-- REQUIRED TASK --
Output the lines that follow exactly as they are.

**** DATA SECTION ****

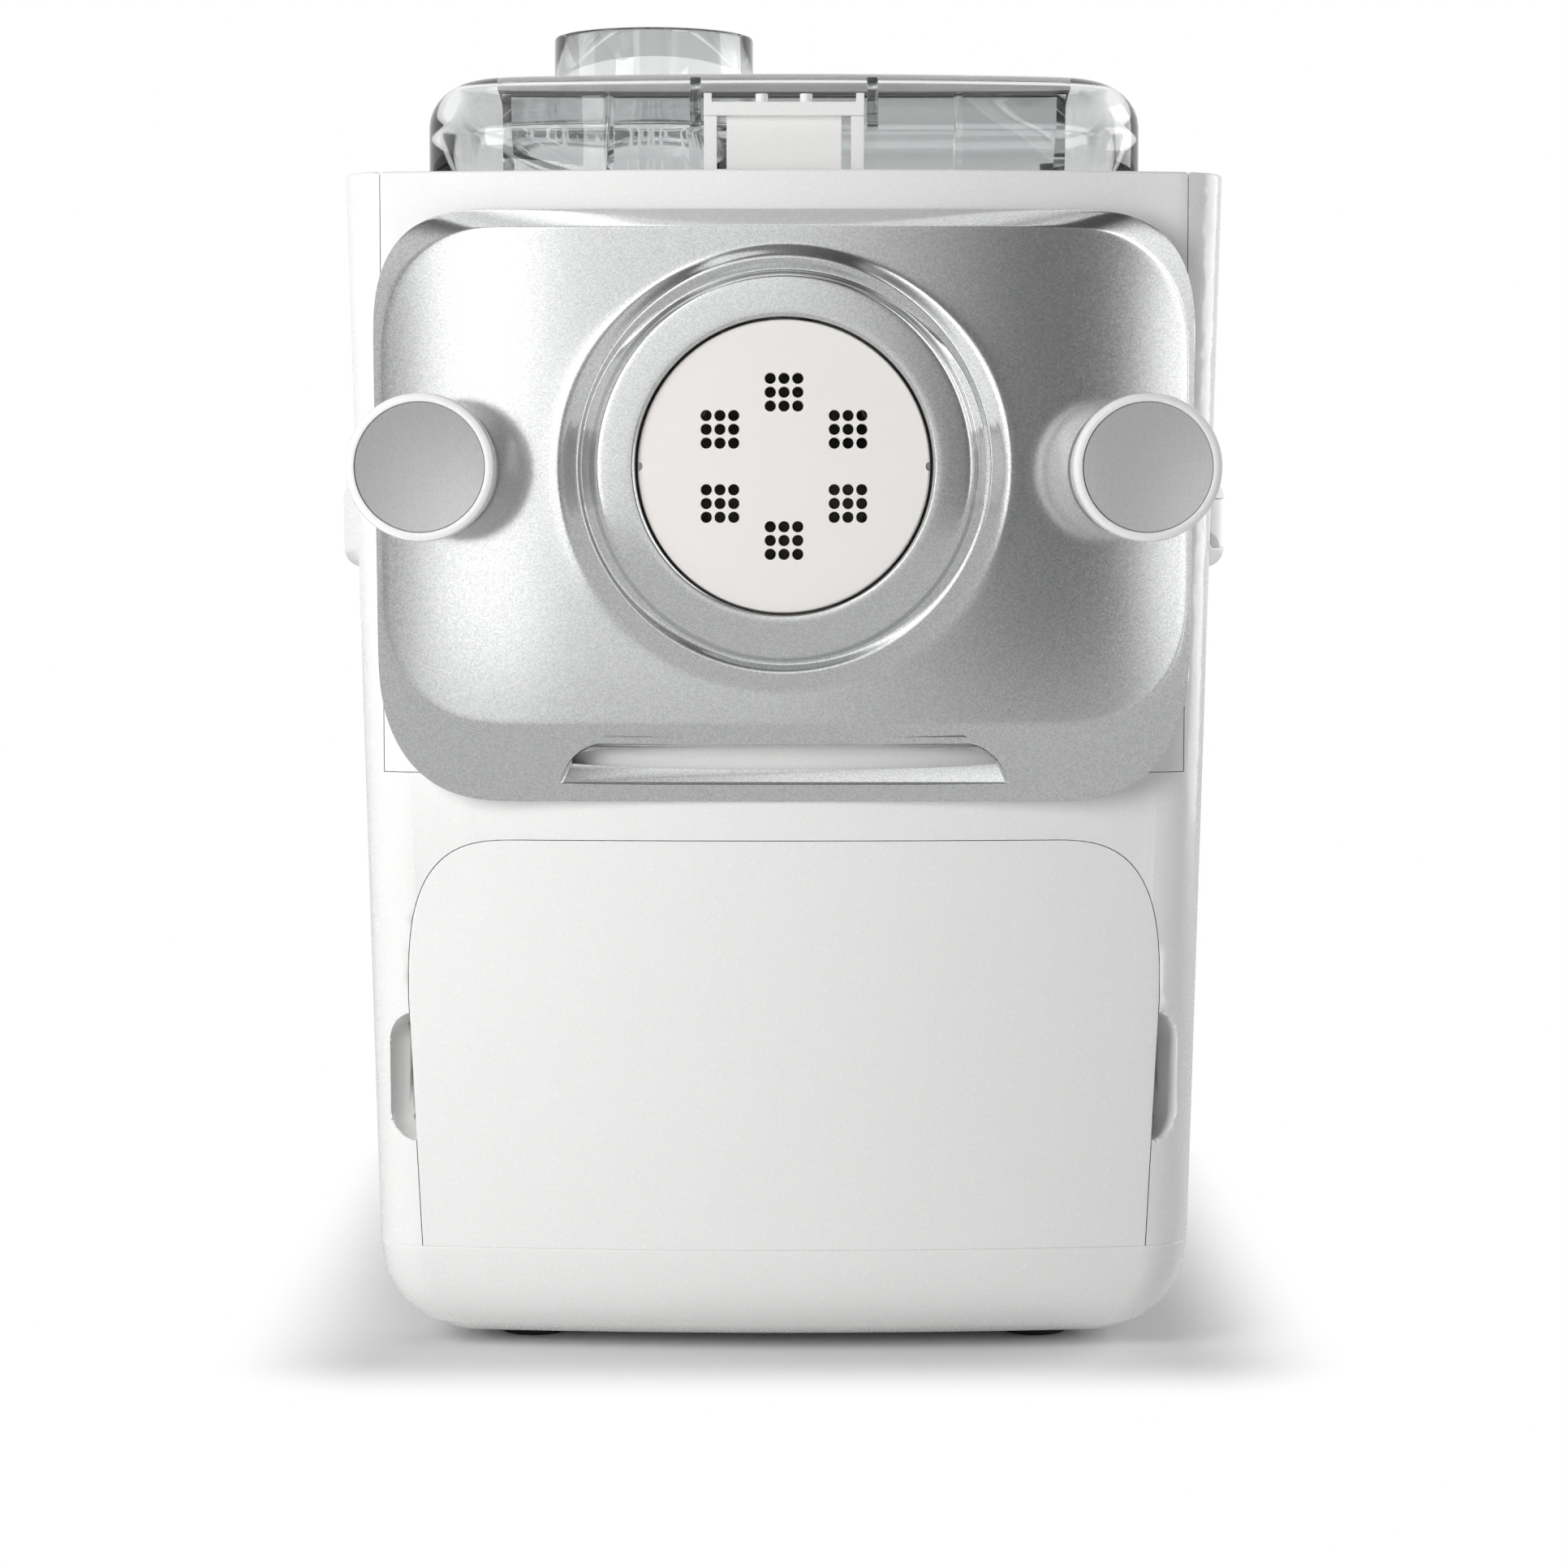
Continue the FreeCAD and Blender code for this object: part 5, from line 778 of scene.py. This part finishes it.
# %% Silver panel: sizes
FRONT_BOW = 670.0
FACE_RISE = 9.0
FACE_Y = FRONT_Y - FACE_RISE
BAND_RISE = 1.0
AXIS_Z = 227.0
NOSE_FOOT = 54.8
# An outline's upper corners are tighter than its lower ones: (across, up, squareness)
FACE = {"half": 100.9, "taper": 0.0, "low": 162.3, "high": 286.2,
        "top": (29, 31.4, 2.3), "foot": (31, 33, 2.3)}
PANEL = {"half": 102.9, "taper": 1.4, "low": 143.2, "high": 291.0,
         "top": (28, 32, 2.6), "foot": (31, 37, 2.4)}
PANEL_GAP = 0.3
PANEL_COUNT = 144
SKIN = 2.5


def bow(x, rise):
    """Depth of the bowed front at a distance from the middle, rise in front of the body."""
    return FRONT_Y + FRONT_BOW - math.sqrt((FRONT_BOW + rise) ** 2 - x * x)


def outline(shape, turn, inset=0.0):
    """Point of a rounded oblong, (x, z), in the direction that turn gives from its middle."""
    angle = turn * 2 * math.pi
    across = math.cos(angle)
    upward = math.sin(angle)
    half = shape["half"] - inset
    tall = (shape["high"] - shape["low"]) / 2 - inset
    side, rise, power = shape["top"] if upward > 0 else shape["foot"]
    side -= inset
    rise -= inset

    def beyond(reach):
        """Whether a point this far out lies outside the oblong."""
        taper = shape["taper"] * max(0.0, 1 - (reach * upward / tall + 1) / 2)
        x = abs(reach * across) + taper
        z = abs(reach * upward)
        if x <= half - side or z <= tall - rise:
            return max(x - half, z - tall) > 0
        return ((x - half + side) / side) ** power + ((z - tall + rise) / rise) ** power > 1

    near, far = 0.0, 200.0
    for _ in range(40):
        middle = (near + far) / 2
        near, far = (near, middle) if beyond(middle) else (middle, far)
    return near * across, (shape["low"] + shape["high"]) / 2 + near * upward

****

-- FULL RESPONSE --
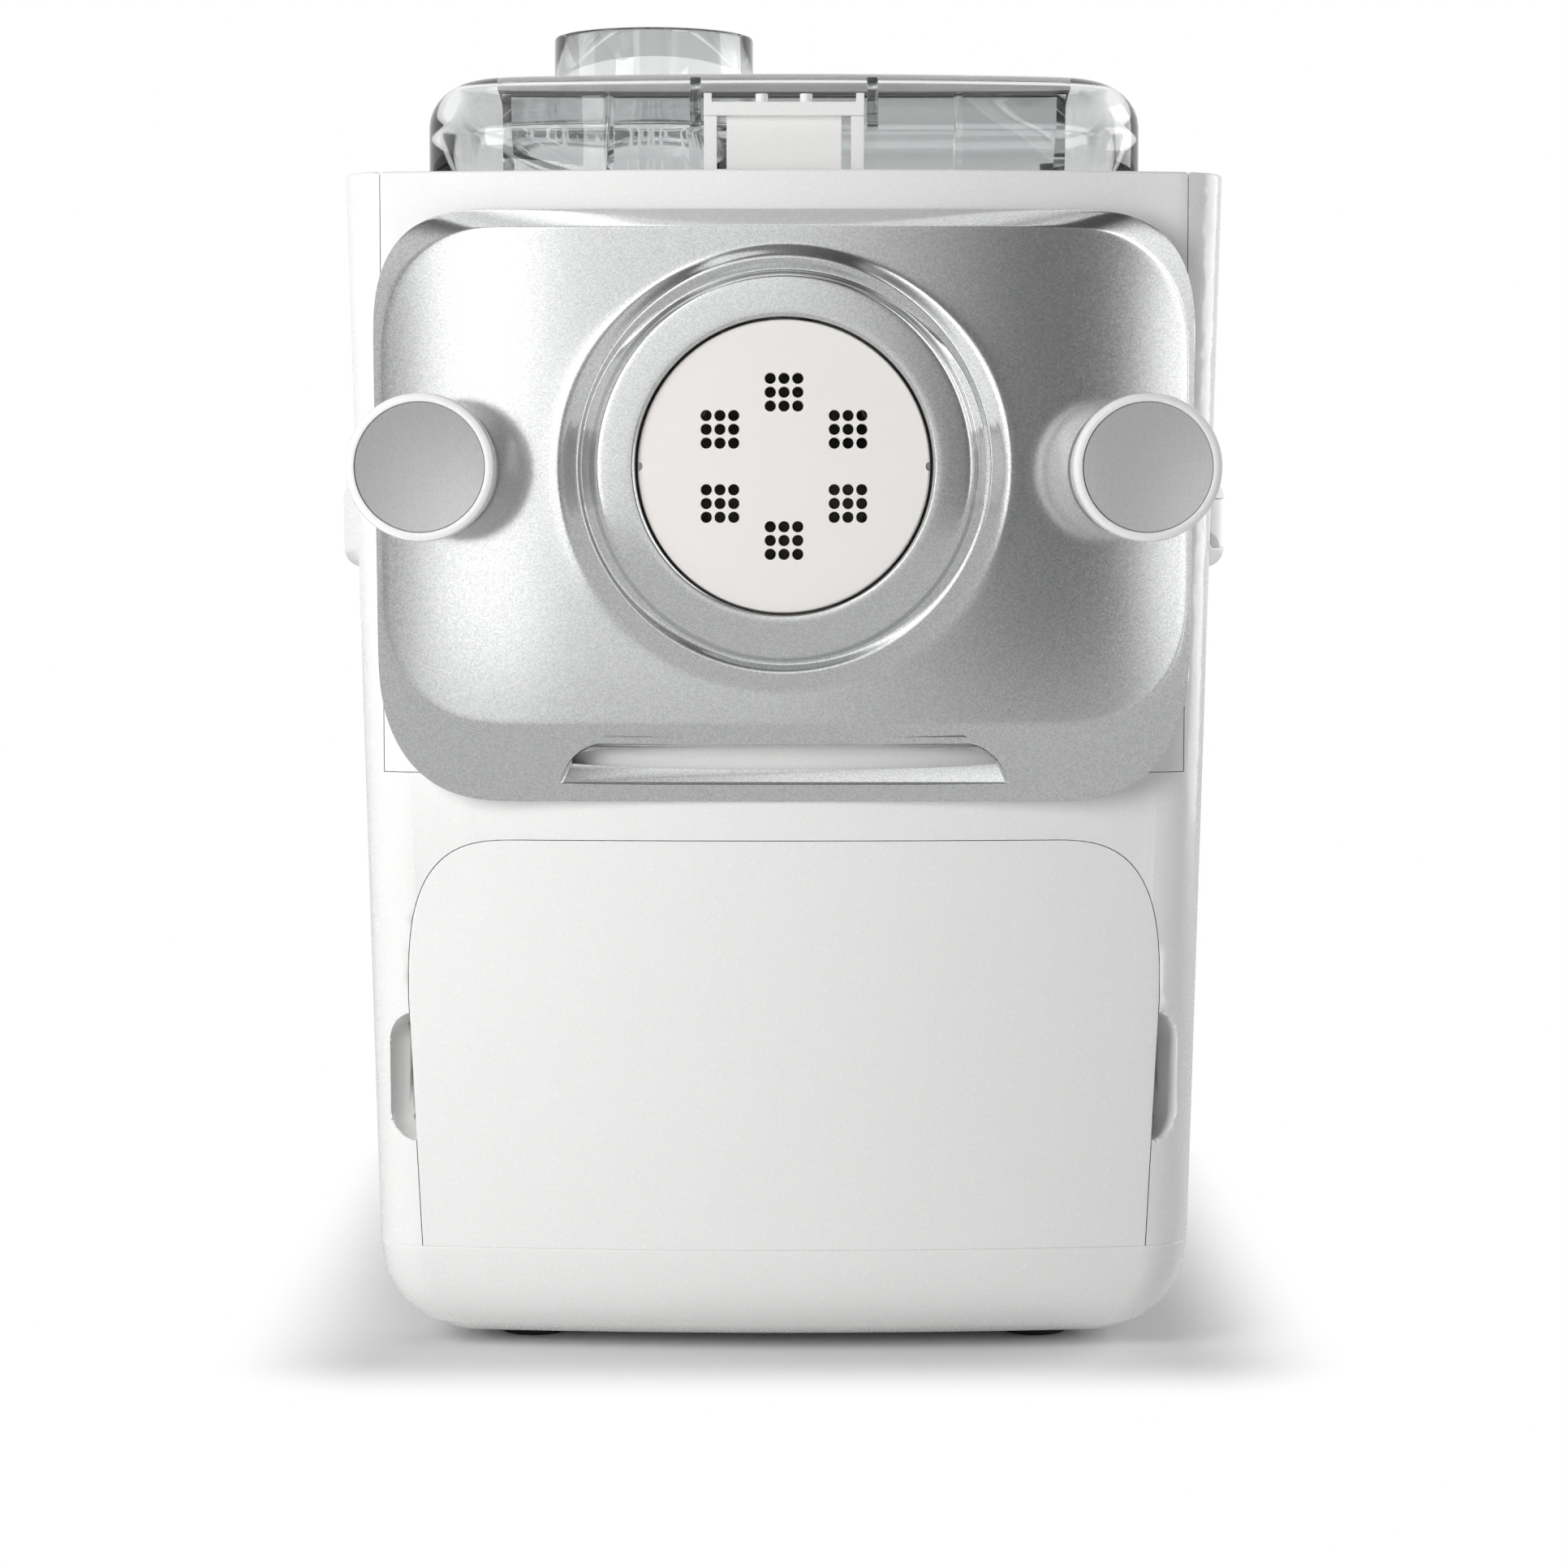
Continue the FreeCAD and Blender code for this object: part 5, from line 778 of scene.py. This part finishes it.
# %% Silver panel: sizes
FRONT_BOW = 670.0
FACE_RISE = 9.0
FACE_Y = FRONT_Y - FACE_RISE
BAND_RISE = 1.0
AXIS_Z = 227.0
NOSE_FOOT = 54.8
# An outline's upper corners are tighter than its lower ones: (across, up, squareness)
FACE = {"half": 100.9, "taper": 0.0, "low": 162.3, "high": 286.2,
        "top": (29, 31.4, 2.3), "foot": (31, 33, 2.3)}
PANEL = {"half": 102.9, "taper": 1.4, "low": 143.2, "high": 291.0,
         "top": (28, 32, 2.6), "foot": (31, 37, 2.4)}
PANEL_GAP = 0.3
PANEL_COUNT = 144
SKIN = 2.5


def bow(x, rise):
    """Depth of the bowed front at a distance from the middle, rise in front of the body."""
    return FRONT_Y + FRONT_BOW - math.sqrt((FRONT_BOW + rise) ** 2 - x * x)


def outline(shape, turn, inset=0.0):
    """Point of a rounded oblong, (x, z), in the direction that turn gives from its middle."""
    angle = turn * 2 * math.pi
    across = math.cos(angle)
    upward = math.sin(angle)
    half = shape["half"] - inset
    tall = (shape["high"] - shape["low"]) / 2 - inset
    side, rise, power = shape["top"] if upward > 0 else shape["foot"]
    side -= inset
    rise -= inset

    def beyond(reach):
        """Whether a point this far out lies outside the oblong."""
        taper = shape["taper"] * max(0.0, 1 - (reach * upward / tall + 1) / 2)
        x = abs(reach * across) + taper
        z = abs(reach * upward)
        if x <= half - side or z <= tall - rise:
            return max(x - half, z - tall) > 0
        return ((x - half + side) / side) ** power + ((z - tall + rise) / rise) ** power > 1

    near, far = 0.0, 200.0
    for _ in range(40):
        middle = (near + far) / 2
        near, far = (near, middle) if beyond(middle) else (middle, far)
    return near * across, (shape["low"] + shape["high"]) / 2 + near * upward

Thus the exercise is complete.